Maturing keratinocytes at the skin surface lose this receptor, allowing infectious cell-free virus into the vesicle fluid, the source of airborne transmission and of the virus that seeds the sensory nerves.
- MCQ
Why was the development of electron microscopy essential to the study of viruses?
- A. Most viruses are smaller than the light microscope's ~300 nm resolution limit
- B. Viruses cannot be propagated in cell culture without electron microscopy
- C. Light microscopy cannot detect viral nucleic acid at all
- D. It is the only method that can determine a full genome sequence
- E. Viruses are transparent to visible light only when alive
Show answer
Correct answer: A
The light microscope resolves to about 300 nm; most viruses are smaller and so were invisible until electron microscopy. Poxviruses, the largest vertebrate viruses, sit right at that limit.
- MCQ
Which statement about VZV virology is correct?

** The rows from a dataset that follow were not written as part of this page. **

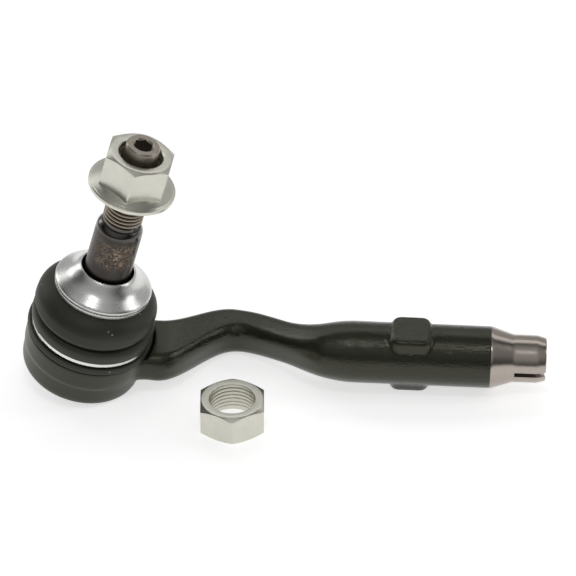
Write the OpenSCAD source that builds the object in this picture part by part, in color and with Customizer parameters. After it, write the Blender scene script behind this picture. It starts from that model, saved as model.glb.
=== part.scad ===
// Outer tie rod end: a forged ball socket with an S-shaped arm, a sealed ball stud that
// swings and spins, a flange nut on the stud and a loose nut for the slotted end.
// Row frame: origin at the centre of the ball, +X towards the slotted end, +Z up from
// the bench that the part lies on.

/* [Lying position] */
// Roll of the forging about its rod where it rests on the bench, in degrees
lie_roll = 7.6; // [0:0.1:15]
// Slope of the rod down towards its slotted end, in degrees
lie_pitch = 1.5; // [0:0.1:4]
// Swing of the stud along the rod at rest, in degrees
rest_along = 0.8; // [-6:0.1:6]
// Swing of the stud across the rod at rest, in degrees
rest_across = 5.5; // [-8:0.1:8]

/* [Ball stud] */
// Diameter of the ball
ball_d = 25; // [21:0.1:30]
// Diameter of the neck above the ball
neck_d = 12.4; // [11:0.1:14]
// Height of the shank's shoulder above the ball's centre
shoulder_height = 50; // [46:0.5:60]
// Length of the thread and its point above the shoulder
stud_end_length = 34; // [32:0.1:41]
// Outside diameter of the thread, shared by the stud, both nuts and the rod
thread_d = 14; // [12:0.1:16.8]
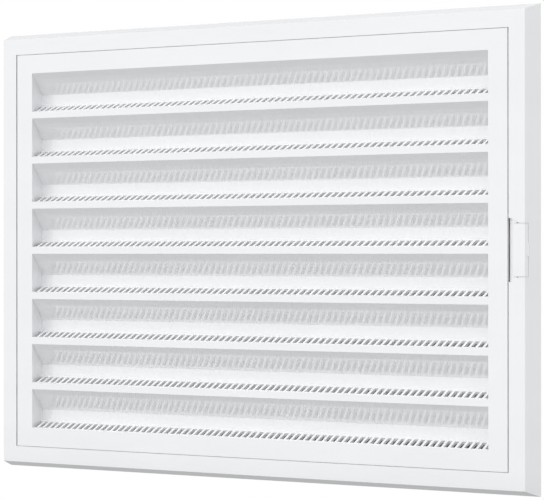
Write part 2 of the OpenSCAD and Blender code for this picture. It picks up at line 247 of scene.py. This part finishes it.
def stage_material(name, seen, lit):
    """White where it is seen directly, and a plain matt surface for the light it gives back."""
    s = Shader(name)
    s.colour(lit)
    s.set(Roughness=0.9, Specular_IOR_Level=0.1)
    glow = s.add("ShaderNodeEmission")
    glow.inputs["Color"].default_value = (*seen, 1.0)
    ray = s.add("ShaderNodeLightPath")
    mix = s.add("ShaderNodeMixShader")
    s.link(ray.outputs["Is Camera Ray"], mix.inputs["Fac"])
    s.link(s.surface.outputs["BSDF"], mix.inputs[1])
    s.link(glow.outputs["Emission"], mix.inputs[2])
    s.link(mix.outputs["Shader"], s.output.inputs["Surface"])
    return s.material


def make_floor():
    """A wide pale floor under the grille."""
    half, below = 3.0, 0.45
    mesh = bpy.data.meshes.new("floor")
    corners = [(-half, -half, -below), (half, -half, -below),
               (half, half, -below), (-half, half, -below)]
    mesh.from_pydata(corners, [], [(0, 1, 2, 3)])
    floor = bpy.data.objects.new("floor", mesh)
    bpy.context.scene.collection.objects.link(floor)
    mesh.materials.append(stage_material("floor_white", (1.0, 1.0, 1.0), (0.34, 0.34, 0.34)))


def make_world(base, towards, gloss_base, gloss_towards):
    """A soft studio dome, brighter towards one direction, with its own gradient in reflections."""
    dimmest = 0.05
    world = bpy.data.worlds.new("studio")
    world.use_nodes = True
    tree = world.node_tree
    tree.nodes.clear()
    place = tree.nodes.new("ShaderNodeTexCoord").outputs["Generated"]
    ray = tree.nodes.new("ShaderNodeLightPath")

    def background(colour, start=1.0, direction=None):
        """A background whose strength is start, plus the ray's part along a direction."""
        shader = tree.nodes.new("ShaderNodeBackground")
        shader.inputs["Color"].default_value = (*colour, 1.0)
        shader.inputs["Strength"].default_value = start
        if direction:
            dot = tree.nodes.new("ShaderNodeVectorMath")
            dot.operation = "DOT_PRODUCT"
            dot.inputs[1].default_value = direction
            tree.links.new(place, dot.inputs[0])
            add = tree.nodes.new("ShaderNodeMath")
            add.operation = "ADD"
            add.inputs[1].default_value = start
            tree.links.new(dot.outputs["Value"], add.inputs[0])
            lowest = tree.nodes.new("ShaderNodeMath")
            lowest.operation = "MAXIMUM"
            lowest.inputs[1].default_value = dimmest
            tree.links.new(add.outputs["Value"], lowest.inputs[0])
            tree.links.new(lowest.outputs["Value"], shader.inputs["Strength"])
        return shader.outputs["Background"]

    def choose(kind_of_ray, otherwise, chosen):
        mix = tree.nodes.new("ShaderNodeMixShader")
        tree.links.new(ray.outputs[kind_of_ray], mix.inputs["Fac"])
        tree.links.new(otherwise, mix.inputs[1])
        tree.links.new(chosen, mix.inputs[2])
        return mix.outputs["Shader"]

    light = background((0.99, 0.994, 1.0), base, towards)
    reflected = background((0.99, 0.995, 1.0), gloss_base, gloss_towards)
    backdrop = background((1.0, 1.0, 1.0))
    shown = choose("Is Camera Ray", choose("Is Glossy Ray", light, reflected), backdrop)
    output = tree.nodes.new("ShaderNodeOutputWorld")
    tree.links.new(shown, output.inputs["Surface"])
    bpy.context.scene.world = world


def soft_light(name, place, size, power):
    """A square area light aimed at the middle of the grille."""
    light = bpy.data.lights.new(name, "AREA")
    light.size = size
    light.energy = power
    lamp = bpy.data.objects.new(name, light)
    lamp.location = place
    lamp.rotation_euler = (-Vector(place)).to_track_quat("-Z", "Y").to_euler()
    bpy.context.scene.collection.objects.link(lamp)


# ---- Geometry on top of the CAD parts ----

def soften(node, width_mm, segments=2):
    """Rounds a moulded part's sharp edges, as its tool would, without touching the CAD mesh."""
    part = nodes[node]
    weld = part.modifiers.new("join_faces", "WELD")
    weld.merge_threshold = WELD_DISTANCE
    bevel = part.modifiers.new("soft_edges", "BEVEL")
    bevel.width = width_mm * MM
    bevel.segments = segments
    bevel.limit_method = "ANGLE"
    bevel.angle_limit = EDGE_ANGLE
    bevel.use_clamp_overlap = True
    bevel.miter_outer = "MITER_ARC"
    flat = part.modifiers.new("flat_faces", "WEIGHTED_NORMAL")
    flat.mode = "FACE_AREA"
    flat.weight = 100
    flat.keep_sharp = False


def paint(node, material):
    part = nodes[node]
    part.data.materials.clear()
    part.data.materials.append(material)


def screen_net():
    """The fly screen: flat strands across, fused to a second layer of strands up and down."""
    low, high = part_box("fly_screen")
    strands_per_slot = 8
    pitch, width = SLOT_PITCH / strands_per_slot, 0.19 * MM
    # Over half the sheet, so that the two layers are fused where they cross
    strand_t = (high.y - low.y) * 0.55
    mesh = bmesh.new()

    def strands(axis, y0, y1):
        count = int((high[axis] - low[axis] - width) / pitch) + 1
        first = (low[axis] + high[axis] - (count - 1) * pitch) / 2
        for k in range(count):
            start, end = Vector((low.x, y0, low.z)), Vector((high.x, y1, high.z))
            start[axis] = first + k * pitch - width / 2
            end[axis] = start[axis] + width
            place = Matrix.Translation((start + end) / 2) @ Matrix.Diagonal((*(end - start), 1.0))
            bmesh.ops.create_cube(mesh, size=1.0, matrix=place)

    strands(X, low.y, low.y + strand_t)
    strands(Z, high.y - strand_t, high.y)
    data = bpy.data.meshes.new("fly_screen_net")
    mesh.to_mesh(data)
    mesh.free()
    net = bpy.data.objects.new("fly_screen_net", data)
    bpy.context.scene.collection.objects.link(net)
    data.materials.append(net_plastic("screen_mesh", (0.20, 0.204, 0.21)))
    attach(net, "frame")
    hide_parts("fly_screen")


# ---- The scene ----

make_camera()
make_floor()
make_world(base=1.07, towards=(-0.2, 0.0, 0.54), gloss_base=0.84, gloss_towards=(0.2, -0.53, 0.25))
soft_light("key", (-0.7, -1.1, 0.9), 0.9, 1.5)
bpy.context.scene.view_settings.view_transform = "Standard"

gloss_white = moulded_plastic("gloss_white", (0.870, 0.878, 0.890), 0.08, ior=2.1)
louvre_white = moulded_plastic("louvre_white", (0.905, 0.912, 0.922), 0.05, ior=2.15)
cover_white = moulded_plastic("cover_abs", (0.76, 0.77, 0.78), 0.42)
carrier_grey = moulded_plastic("carrier_abs", (0.085, 0.088, 0.092), 0.45, shade=0.85)
pin_steel = drawn_steel("pin_steel", (0.62, 0.63, 0.65), 0.28, Z)

for node, material, edge in (
        ("mounting_frame", gloss_white, 0.12),
        ("louvre_panel", gloss_white, 0.08),
        ("lock_slider", gloss_white, 0.06),
        ("lock_cover", cover_white, 0.2),
        ("screen_carrier", carrier_grey, 0.2),
        ("wall_gasket", closed_cell_foam("gasket_foam", (0.03, 0.031, 0.033)), 0.3),
        ("upper_hinge_pin", pin_steel, 0.2),
        ("lower_hinge_pin", pin_steel, 0.2),
        ("lock_spring", drawn_steel("spring_steel", (0.55, 0.56, 0.58), 0.3, Z), 0.04),
        ("lock_cover_screws", drawn_steel("screw_steel", (0.60, 0.60, 0.58), 0.35, Y), 0.12)):
    soften(node, edge)
    paint(node, material)
for i in range(1, LOUVRES + 1):
    soften(f"louvre_{i}", 0.05, segments=1)
    paint(f"louvre_{i}", louvre_white)
screen_net()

- A. It has the largest of the human herpesvirus genomes
- B. It has the smallest human herpesvirus genome
- C. It relies on glycoprotein D for cell entry
- D. No licensed vaccine exists against it
- E. It is a double-stranded RNA virus
Show answer
Correct answer: B
VZV carries a linear double-stranded DNA genome of about 125 kilobases, the smallest of the human herpesviruses. Unusually for an alphaherpesvirus it has no glycoprotein D ortholog, relying instead on glycoprotein E for cell-to-cell spread, and it is the only human herpesvirus against which licensed vaccines exist.